We're seeing two things here. The first: blind men groping an elephant. Though there are dozens of Harvard Business School cases about Apple, the company hasn't become a specimen under the management microscope the way GE and P&G have. Instead, writers have focused on the all-important question of whether Steve Jobs is Svengali, Rasputin, or the Second Coming.

More insidious, this is a demonstration of fallacies Phil Rosenzweig skewers in his book The Halo Effect. Very often, Rosenzweig shows, people "claim to have identified the drivers of company performance, but have mainly shown the way that high performers are described." Confusing causation with correlation, attributing virtues to a company simply because it's doing well-such errors happen all the time. People with hobby-horse theories are especially inclined to ascribe a hot company's performance primarily to the fact that it sounds like the horse they're riding. (Don't ask me how I know this.)

Forget the gurus.
In fact, the secret of Apple's success is on file with the Securities and Exchange Commission. Apple's Form 10K includes a remarkable paragraph under the heading "Business Strategy." A small masterpiece of clarity and coherence, it states what Apple is trying to accomplish. Then it lists the half-dozen things Apple must do distinctively and well to succeed. Here's the paragraph. (The italics and comments are mine.)
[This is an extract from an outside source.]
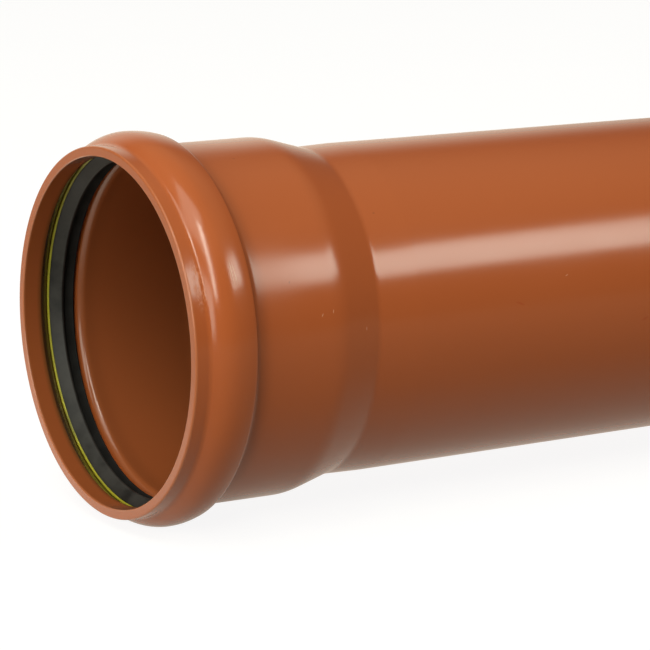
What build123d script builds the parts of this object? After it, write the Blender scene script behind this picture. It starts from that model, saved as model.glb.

The Company is committed to bringing the best user experience to its customers
[Strategy starts with an unambiguous view of how a company will create value. This is Apple's: Let others do what they do; customer experience is how we play. So, if that's their game, how do they win at it?]
through its innovative hardware, software, peripherals, services, and Internet offerings. The Company's business strategy leverages its unique ability to design and develop its own operating systems, hardware, application software, and services
[Required capability #1: Everything that a customer touches, we must be able to do ourselves. Corollary: It's ok--necessary, even--to outsource what doesn't touch customers directly, like manufacturing and logistics]
to provide its customers new products and solutions with superior ease-of-use, seamless integration, and innovative industrial design
[Capability #2: we must deliver product attributes that improve customer experience. Note the attributes not listed, like bleeding-edge technology]
The Company believes continual investment in research and development
[Capability #3: Plan and manage a research portfolio coherent with the first two capabilities and encompassing both new and renewed products]
is critical to the development and enhancement of innovative products and technologies. In conjunction with its strategy, the Company continues to build and host a robust platform for the discovery and delivery of third-party digital content and applications
[Capability #4: To own the customer experience, we must run a digital store so great that we can compel third-party providers to come through us. No one in the industry--or any industry I can think of--has anything like this]
through the iTunes Store. The iTunes Store includes the App Store and iBookstore, which allow customers to discover and download third-party applications and books through either a Mac or Windows-based computer or wirelessly through an iPhone, iPad or iPod touch. The Company also works to support a community for the development of third-party software and hardware and digital content that complement the Company's offerings
[Capability #5: Others do this too, of course, with bigger and often more open communities. What people complain about in Apple's development community is a feature, not a bug; "complement the company's offerings" is the key phrase]
Additionally, the Company's strategy includes expanding its distribution to effectively reach more customers and provide them with a high-quality sales and post-sales support experience.

[Capability #6: Elsewhere in the 10K, Apple says its stores "control the customer experience" and notes that they are in desirable (i.e. high-rent) locations and staffed with knowledgeable and experienced (i.e., well paid) people. As for post-sales support, every Apple owner knows that its support is the industry's best--not perfect, but the best, whether on the phone or at the Genius Bar, which is itself a stroke of genius. If customer experience is your game, customer service is not a cost to be minimized]
The Company is therefore uniquely positioned to offer superior and well-integrated digital lifestyle and productivity solutions.

There you have it: The six ingredients of Apple's secret sauce. There's nothing special about them. Here's what's special:

First, they work together as a system that is at unity with itself. Each capability reinforces and amplifies the others; and to win the game they play, no other capabilities are needed.

Second, Apple actually does what it says. There's a long list of ways in which Apple could get distracted from its strategy. (I noted a couple of them above.) What sets Apple apart is the ability to those six things very well and to the relentless exclusion of anything else.